I've often wondered how differently things would have turned out if Giotto's images had been more photographic. Would more people here in the UK, and across Europe, have been inspired by space exploration? But, on the other hand, it was covered live on TV, with images shown almost in realtime. That didn't happen with ROSETTA's encounters with Mars or Earth.
Makes you think, doesn't it?
That is fantastic - ollopa you should have kept the show on air for another 24 years! (I don't remember being disappointed on the night. I remember being delighted that the probe survived the encounter, thrilled and intrigued by the images that no-one could immediately interpret, and proud to be watching a mission run from Europe.)
Excellent work! Which camera is this from?
I think all images are mostly with clear filter (images with index from 1600 to 2017, sensors C and E, camera HMC). These are relatively without noise.
But I lost all original converted images in the spring, so I don't know this surely.
I would ask a few people who've posted in this thread to re-read the forum rules - specifically -
- 1.2 Politics - the discussion of politics is strictly forbidden. Discussion of politicians, politics, political parties, various topics of the moment (Iraq, Terrorism) are all very much off topic and posts that include them will be removed without warning
Stu - Ollopa - behave.
Note - this is not because what you have said is incorrect. It's because what you have discussed is specifically outside the remit of UMSF.
I very definitely remember staying up late to watch the BBC coverage, and fortunately I still have a copy of the programme (can't find it posted anywhere on the web though). The BBC did show the live stream of gaudy images as released live by ESA; you can briefly see samples of these at 02:37 on this video:
http://www.youtube.com/watch?v=d9m3lPFUeeA&NR=1
... and the way they disappeared from our screens shortly before closest approach, at 02:57 on this one:
http://www.youtube.com/watch?v=oiRghs0SiR4&feature=related
In the book, "Giotto to the Comets", Nigel Calder states that the blame for the release of the false-colour image stream rather than more easily-decipherable ones rests with a TV producer working with ESA who regarded the greyscale images that the camera team had recommended streaming as being too boring. According to the write-up on the encounter in Astronomy magazine (I guess that would be something like the July 1986 issue), apparently Keller did provide a running commentary and instant, apparently pretty accurate interpretation of the greyscale images to the press as the images came in. The TV and radio correspondents were concentrating on their live coverage however, so it was the reporters from the print media who knew best what was going on! The BBC coverage itself was a bit disjointed because it was a joint Sky at Night and Horizon production: Patrick Moore was in Darmstadt with much better access to information on the encounter's progress, but I recall that most of the coverage came from Greenwich, where James Burke was consulting several high profile experts. The only information on which they could base their comments was however the stream of false-colour images alone, and they understandably had a very hard time explaining what they were looking at. On top of the colour scale, added confusion resulted from the fact that the nucleus itself was dark, not bright. The camera software was written to track the brightest part of the scene, so latched on to the two bright jets at one end of the nucleus as the nucleus filled the field of view.

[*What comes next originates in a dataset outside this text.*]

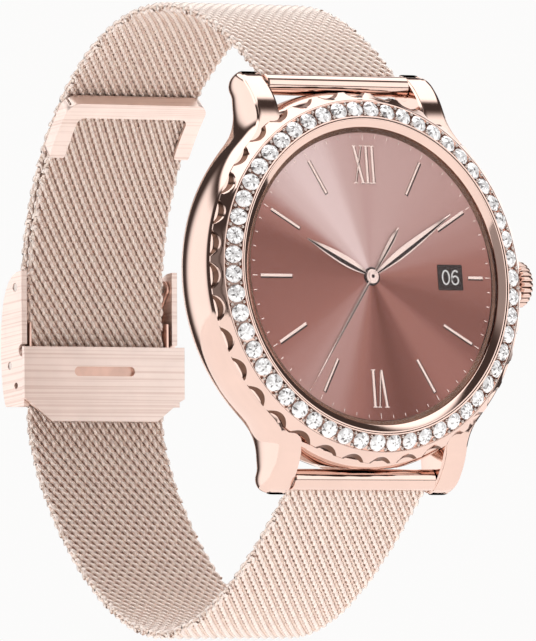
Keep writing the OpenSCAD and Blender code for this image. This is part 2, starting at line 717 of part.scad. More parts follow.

We must bear in mind that capturing these images was particularly challenging because the camera was mounted on the side of a rapidly-spinning spacecraft (spinning was great for the plasma instruments). The images had to be timed to be captured just as the nucleus swept across the camera's field of view during each spin. The camera itself was pointing "outwards", perpendicular to the spin axis, and actually viewed the nucleus through a rotatable flat mirror. The camera mirror and its baffle had to be rotated to keep in step with the nucleus's motion across the sky as viewed from Giotto, under software control based on tracking the brightest point in the image. It appears that the mirror became pitted due to dust impacts, so the quality decreased towards the end, and the large impact just before closest approach caused the spacecraft to lose balance and to start nutating; sporadic signal losses then occurred. The baffle itself was largely destroyed then or shortly afterwards. Communications were restored thanks to dampers in the spacecraft that brought the nutation back to a tolerable range during the outbound phase.
It was the then-16-year-old Lee Sproats, sitting on the panel in Greenwich, who first guessed correctly that something had gone seriously wrong when the images disappeared, and largely because of that he got to appear on the TV programme for Giotto's second encounter in July 1992.
Emily has just posted the Giotto Halley movie to her blog, which last September also featured the Vega 1 movie. Here are the two links brought together for convenience:
http://www.planetary.org/blog/article/00001641/
http://www.planetary.org/blog/article/00002230/
Amazing work Machi. It's like an entirely new mission to give us a better look at Halley.
Thanks Dan!
Third Halley's comet mosaic (and I think my last dayside fullres mosaic for long time). It's full version resampled at 25 m/pix.
i see no one made any maps from the images
so i did
Almost all of the details in that "map" are artifacts. It's full of jagged transitions between bright and dark that don't correspond to anything whatsoever in the real world. Nobody's posted anything like that because nobody's interested in artifacts.
Here is a map:
https://solarviews.com/cap/comet/halmap.htm
Nice to see an attempt to make a new map with a cylindrical projection, if that is useful for such an elongated comet nucleus. How are the coordinates defined? Perhaps with some additional effort it would look more presentable.
I think we've been spoilt with the quality of spacecraft images over the last few decades, and whilst it's admirable to attempt a map based on Giotto data from the mid-80's I'm not sure as to the value of such an exercise.
Yes, I expect for the 2061 perhelion we will have much better capabilities, even for a short flyby. A bit of a wait, of course!
(I do wonder what sort of wild trajectory would one need to actually rendezvous and follow Halley, Rosetta-style?
Just a reminder: next December 9 Halley will be at aphelion.
I wonder whether VLT or another large telescope will again attempt photographong the nucleus.